During the first three months of 2007, the Company issued 241,260 shares of TSYS common stock with a market value of $7.6 million to certain key employees and non-management members of its board of directors under nonvested stock bonus awards for services to be provided by such officers, directors and employees in the future. The market value of the common stock at the date of issuance is amortized as compensation expense over the vesting period of the awards.
As of March 31, 2008, there was approximately $23.9 million of total unrecognized compensation cost related to nonvested share-based compensation arrangements. That cost is expected to be recognized over a remaining weighted average period of 2.9 years.

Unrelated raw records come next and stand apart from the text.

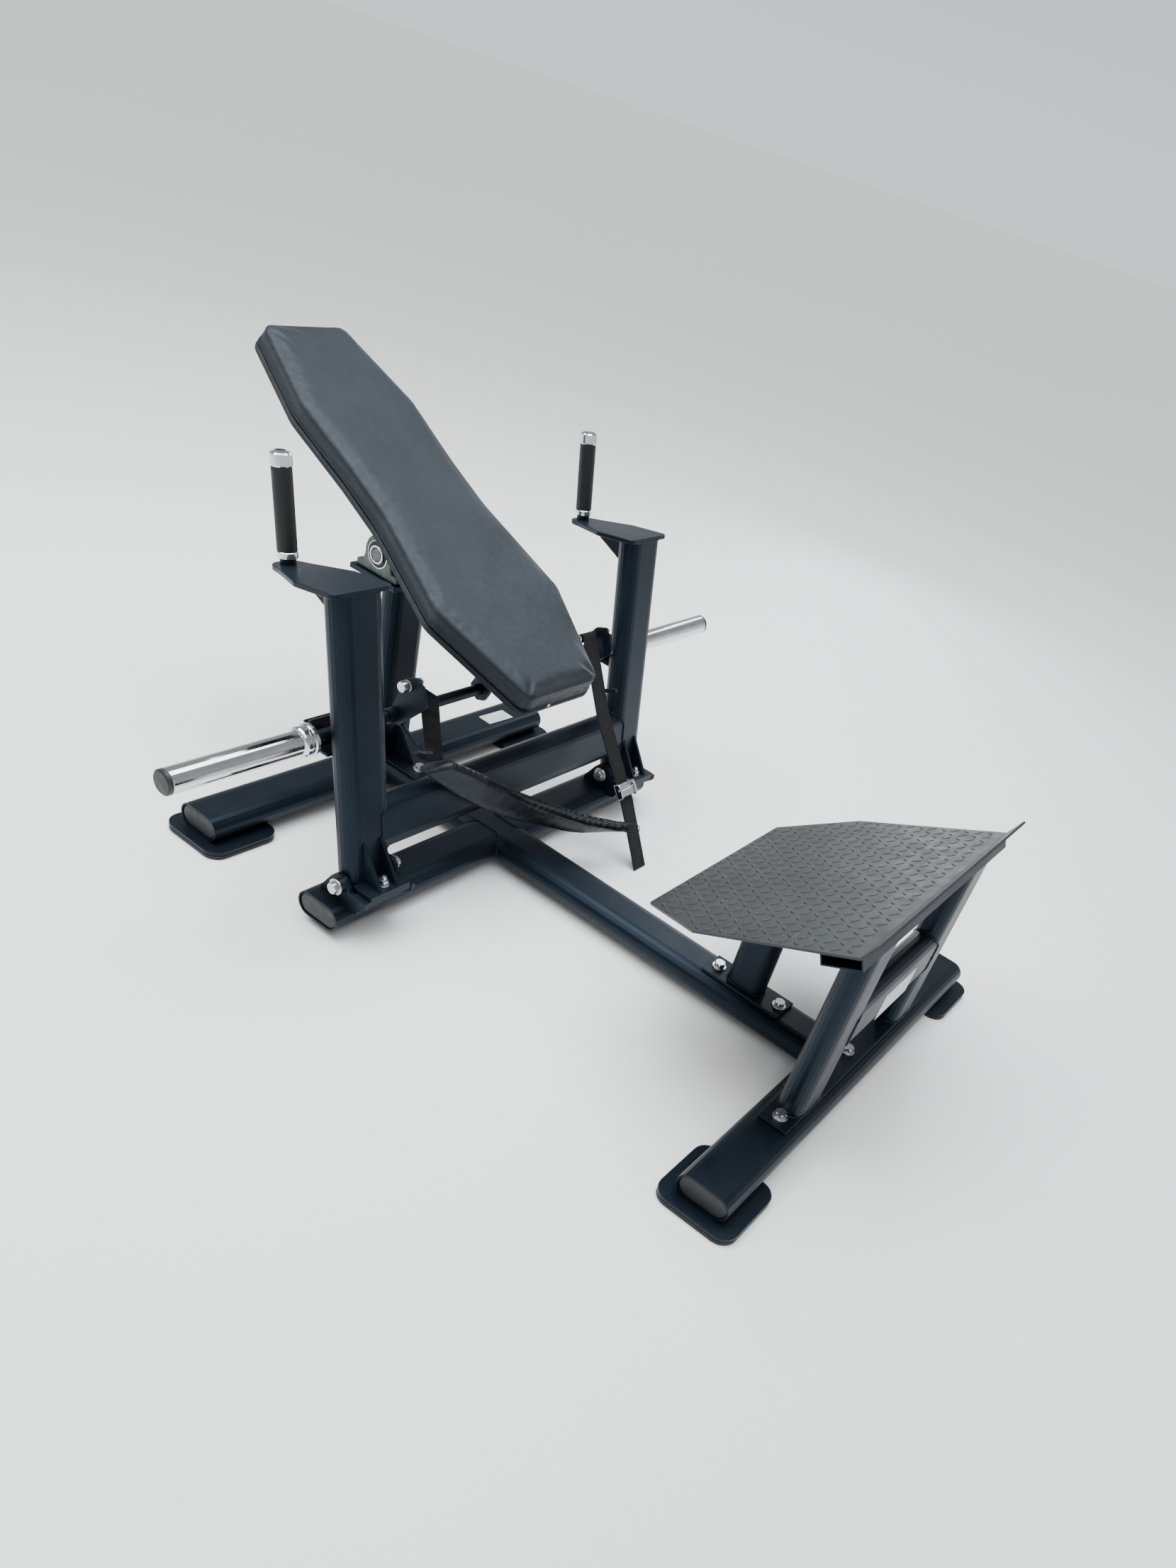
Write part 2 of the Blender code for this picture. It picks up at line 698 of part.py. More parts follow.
def build_bearing_stand():
    frame = axes(pad_point(SHAFT_S, SHAFT_N), Y_AXIS, X_AXIS)
    seat_top = -BLOCK_DROP - GAP
    post = oval_pipe("centre_post", BEAM_TOP + 0.0083, 0.62, axes((0, POST_Y, 0), X_AXIS, Z_AXIS))
    cut(post, block("trim", (-0.3, seat_top - SEAT_T + 0.002, -0.3), (0.3, 0.3, 0.3), frame))
    seat = block("seat", (-0.070, seat_top - SEAT_T, -0.108), (0.075, seat_top, 0.108), frame)
    add(post, soften(seat, 0.0012))
    finish(post, "black_paint")
    base = block("post_base", (-0.042, 0.242, BEAM_TOP + GAP), (0.042, 0.455, BEAM_TOP + 0.008))
    soften(base, 0.0012)
    front = POST_Y - TUBE_H / 2 - GAP
    gusset = [(front, BEAM_TOP + 0.006), (front, 0.165), (front - 0.008, 0.165),
              (0.300, BEAM_TOP + 0.014), (0.300, BEAM_TOP + 0.006)]
    add(base, side_plate("gusset", gusset, -0.004, 0.004))
    finish(base, "black_paint")
    outline = [(-0.063, -0.045), (0.065, -0.045), (0.065, -0.031), (0.046, -0.029), (0.040, -0.010)]
    arc = [(0.041 * cos(radians(a)), 0.041 * sin(radians(a))) for a in range(0, 181, 15)]
    outline = outline + arc + [(-0.040, -0.010), (-0.046, -0.029), (-0.063, -0.031)]
    for side, label in SIDES:
        low, high = sorted((side * BLOCK_IN, side * BLOCK_OUT))
        housing = prism("pillow_block_" + label, outline, low, high, frame)
        soften(housing, 0.002, 60)
        cut(housing, prism("bore", circle(BORE_R, 48), low - 0.01, high + 0.01, frame))
        finish(housing, "cast_housing")


def build_footplate():
    frame = footplate_frame()
    outline = [(-0.259, 0.0), (0.259, 0.0), (0.356, 0.166), (0.360, 0.510), (-0.360, 0.510),
               (-0.356, 0.166)]
    outline = rounded(outline, [0.006, 0.006, 0.010, 0, 0, 0.010], 3)
    plate = prism("footplate", outline, -PLATE_T, 0, frame)
    lip = [(0.506, -PLATE_T), (0.5120, -PLATE_T), (0.5505, 0.0248), (0.5474, 0.0288),
           (0.5100, 0.0), (0.506, 0.0)]
    rings = []
    for x in (-0.360, 0.360):
        rings.append([frame @ Vector((x, y, z)) for y, z in lip])
    finish(add(plate, loft("lip", rings)), "tread")
    low, high = RAIL_LOW, -PLATE_T - GAP
    outer = [(0.430, low), (0.520 - 0.008, low), (0.520 - 0.008, high), (0.430, high)]
    inner = [(0.433, low + 0.003), (0.509, low + 0.003), (0.509, high - 0.003), (0.433, high - 0.003)]
    across = axes(PLATE_ORIGIN, (0, -cos(PLATE_TILT), sin(PLATE_TILT)), (-1, 0, 0))
    rail = pipe("footplate_rail", outer, inner, -0.352, 0.352, across)
    finish(rail, "black_paint")
    build_stand(frame)


def build_stand(plate_frame):
    base = block("front_stand", (-0.332, -1.076, BEAM_TOP + GAP), (0.332, -1.008, BEAM_TOP + 0.008))
    soften(base, 0.0012)
    trim_low = RAIL_LOW - GAP
    for side, label in SIDES:
        leg = oval_pipe("leg", BEAM_TOP + 0.004, 0.60, axes((side * LEG_X, LEG_Y, 0), X_AXIS, Z_AXIS))
        cut(leg, block("trim", (-0.5, -0.5, trim_low), (0.5, 1.0, 0.5), plate_frame))
        add(base, leg)
    finish(base, "black_paint")
    brace = oval_pipe("front_brace", -LEG_X, LEG_X, axes((0, LEG_Y, 0.283), Z_AXIS, X_AXIS))
    for side, label in SIDES:
        cut(brace, oval_cutter(0.1, 0.5, axes((side * LEG_X, LEG_Y, 0), X_AXIS, Z_AXIS)))
    finish(brace, "black_paint")
    rear = block("rear_leg", (-0.038, -0.877, BEAM_TOP + GAP), (0.038, -0.667, BEAM_TOP + 0.008))
    soften(rear, 0.0012)
    leg_frame = axes((0, BACK_LEG_Y, 0), Y_AXIS, Z_AXIS)
    leg = oval_pipe("leg", BEAM_TOP + 0.004, 0.60, leg_frame, 0.094, 0.050)
    cut(leg, block("trim", (-0.5, -0.5, -PLATE_T - GAP), (0.5, 1.0, 0.5), plate_frame))
    finish(add(rear, leg), "black_paint")


BELT_FRONT = [(-0.250, -0.043, 0.346), (-0.170, -0.072, 0.304), (-0.060, -0.107, 0.241),
              (0.020, -0.138, 0.201), (0.110, -0.187, 0.165), (0.238, -0.269, 0.132)]
BELT_BACK = [(-0.306, 0.000, 0.323), (-0.200, -0.047, 0.242), (-0.078, -0.070, 0.170),
             (0.024, -0.096, 0.131), (0.130, -0.147, 0.101), (0.246, -0.197, 0.102)]


def smooth_path(points, steps=4):
    """Catmull-Rom points between the given ones."""
    knots = [Vector(p) for p in points]
    knots = [knots[0] * 2 - knots[1]] + knots + [knots[-1] * 2 - knots[-2]]
    result = []
    for i in range(1, len(knots) - 2):
        a, b, c, d = knots[i - 1:i + 3]
        for j in range(steps):
            t = j / steps
            point = b * 2 + (c - a) * t + (a * 2 - b * 5 + c * 4 - d) * t ** 2
            result.append((point + (b * 3 - a - c * 3 + d) * t ** 3) / 2)
    result.append(knots[-2])
    return result


def build_belt():
    """A padded band between its front and back edges; the section is thinner than it is wide."""
    front = smooth_path(BELT_FRONT)
    back = smooth_path(BELT_BACK)
    half = BELT_T / 2
    rings = []
    for i, (near, far) in enumerate(zip(front, back)):
        along = (front[min(i + 1, len(front) - 1)] - front[max(i - 1, 0)]).normalized()
        broad = far - near
        width = broad.length
        broad.normalize()
        thick = along.cross(broad).normalized()
        corners = [(-half, 0), (half, 0), (half, width), (-half, width)]
        section = rounded(corners, 0.0115, 5)
        rings.append([near + thick * u + broad * v for u, v in section])
    finish(loft("belt", rings), "webbing")
    build_straps()


def build_straps():
    loop = [(0.0600, 0.478), (0.0566, 0.5015), (0.0536, 0.5068), (0.0480, 0.5088), (0.0423, 0.5066)]
    path = loop + [(-0.050, 0.338), (-0.181, 0.160), (-0.226, 0.084), (-0.262, 0.022), (-0.274, 0.002)]
    finish(ribbon("strap_right", path, STRAP_IN, STRAP_OUT, STRAP_T), "webbing")
    outline = [(0.049, 0.496), (-0.009, 0.495), (-0.047, 0.366), (-0.003, 0.338)]
    low = LEFT_STRAP_X - STRAP_T / 2
    finish(side_plate("strap_left", outline, low, low + STRAP_T, -1), "webbing")


def buckle_frame_axes():
    """Origin on the strap's front face, local y up the strap, local z out of it."""
    out = Vector((0, -0.805, 0.593))
    origin = Vector((0.279, -0.165, 0.1817)) + out * STRAP_T / 2
    return axes(origin, X_AXIS, out)


def build_buckle():
    frame = buckle_frame_axes()
    body = block("buckle_frame", (-0.031, -0.020, -0.0055), (0.031, 0.020, -0.0034), frame)
    for side in (-1, 1):
        low, high = sorted((side * 0.0262, side * 0.0300))
        add(body, block("cheek", (low, -0.018, -0.0045), (high, 0.018, 0.014), frame))
    add(body, block("bridge", (-0.029, 0.010, 0.0022), (0.029, 0.017, 0.0042), frame))
    finish(body, "chrome")
    lever = block("buckle_lever", (-0.0255, -0.016, 0.0085), (0.0255, 0.004, 0.0105), frame)
    rod_frame = frame @ axes((0, 0.004, 0.0095), Y_AXIS, X_AXIS)
    add(lever, lathe("rod", [(0.004, -0.0256), (0.004, 0.0256)], rod_frame, 16))
    finish(lever, "chrome")


def footprint_shift():
    """How far everything moves along Y to bring the origin to the middle of the footprint."""
    reach = [vertex.co.y for obj in bpy.data.objects for vertex in obj.data.vertices]
    return Vector((0, -(min(reach) + max(reach)) / 2, 0))


def place_origins():
    """Move the machine over its origin and set each moving piece's origin on its own axis."""
    shift = footprint_shift()
    lever_axis = buckle_frame_axes() @ Vector((0, 0.004, 0.0095))
    turning = {"buckle_lever": lever_axis}
    for name in ("pad_cushion", "backing_board", "pad_carrier", "pad_shaft"):
        turning[name] = pad_point(SHAFT_S, SHAFT_N)
    for name in ("weight_bar", "sleeve_left", "sleeve_right", "sleeve_cap_left", "sleeve_cap_right",
                 "belt", "strap_left", "strap_right", "buckle_frame"):
        turning[name] = Vector((0, BAR_Y, BAR_Z))
    for obj in bpy.data.objects:
        point = turning.get(obj.name, Vector((0, 0, 0)) - shift)
        obj.data.transform(Matrix.Translation(-point))
        obj.location = point + shift
    bpy.context.view_layer.update()


def main():
    for obj in list(bpy.data.objects):
        bpy.data.objects.remove(obj)
    build_floor_frame()
    build_end_caps()
    build_feet()
    build_uprights()
    build_raised_cross_tube()
    build_clevises()
    build_handles()
    build_bar()
    build_pad()
    build_pad_frame()
    build_bearing_stand()
    build_footplate()
    build_belt()
    build_buckle()
    place_origins()


main()
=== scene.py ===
import json
from math import cos, pi, radians, sin, sqrt, tan

import bmesh
import bpy
from mathutils import Matrix, Vector, noise
from mathutils.bvhtree import BVHTree


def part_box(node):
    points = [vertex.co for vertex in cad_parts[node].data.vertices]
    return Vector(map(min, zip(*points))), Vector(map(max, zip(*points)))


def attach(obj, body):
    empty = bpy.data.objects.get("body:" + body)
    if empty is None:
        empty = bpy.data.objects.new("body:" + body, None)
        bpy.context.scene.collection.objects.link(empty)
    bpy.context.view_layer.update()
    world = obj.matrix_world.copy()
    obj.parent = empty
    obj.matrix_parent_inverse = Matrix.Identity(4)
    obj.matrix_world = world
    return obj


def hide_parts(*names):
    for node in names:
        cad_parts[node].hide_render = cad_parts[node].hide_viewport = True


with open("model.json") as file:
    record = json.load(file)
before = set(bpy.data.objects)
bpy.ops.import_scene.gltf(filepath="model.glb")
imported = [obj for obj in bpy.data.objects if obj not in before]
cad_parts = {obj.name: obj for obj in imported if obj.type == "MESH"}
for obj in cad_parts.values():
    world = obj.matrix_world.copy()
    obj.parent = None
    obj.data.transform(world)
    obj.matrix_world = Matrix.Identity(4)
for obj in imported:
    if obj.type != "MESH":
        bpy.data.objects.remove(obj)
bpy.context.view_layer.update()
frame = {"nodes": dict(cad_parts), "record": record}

X_AXIS = Vector((1, 0, 0))
Y_AXIS = Vector((0, 1, 0))
Z_AXIS = Vector((0, 0, 1))
SIDES = (-1, 1)

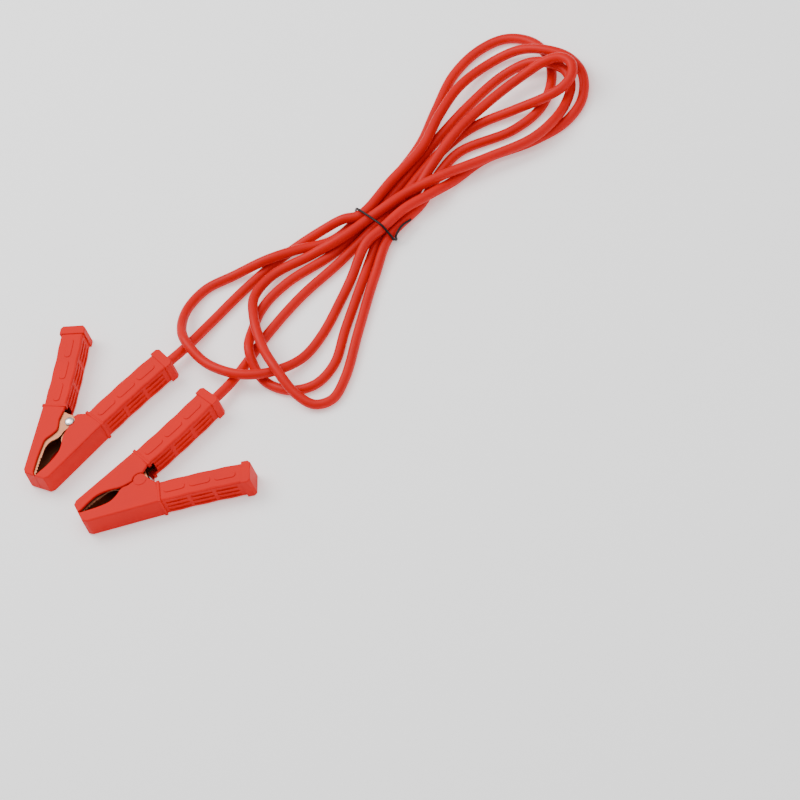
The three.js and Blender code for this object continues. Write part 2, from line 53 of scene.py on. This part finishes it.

During the first three months of 2008, TSYS authorized a total grant of 182,816 shares of nonvested stock to two key executives with a performance-vesting schedule (2008 performance-vesting shares). These 2008 performance-vesting shares have seven one-year
10
performance periods (2008-2014) during which the Compensation Committee establishes an earnings per share goal. Each year’s award is 20% of the total authorized shares. Compensation expense for each year’s award is measured on the grant date based on the quoted market price of TSYS common stock and is expensed on a straight-line basis for the year.
During 2005, TSYS authorized a total grant of 126,087 shares of nonvested stock to two key executives with a performance-vesting schedule (2005 performance-vesting shares). These performance-vesting shares have seven one-year performance periods (2005-2011) during which the Compensation Committee establishes an earnings per share goal. Each year’s award is 20% of the total authorized shares. Compensation expense for each year’s award is measured on the grant date based on the quoted market price of TSYS common stock and is expensed on a straight-line basis for the year.
As of March 31, 2008, there was approximately $1.3 million of total unrecognized compensation cost related to both the 2008 grant and 2005 grant of nonvested performance-vesting share-based compensation arrangements. That cost is expected to be recognized over the remainder of 2008.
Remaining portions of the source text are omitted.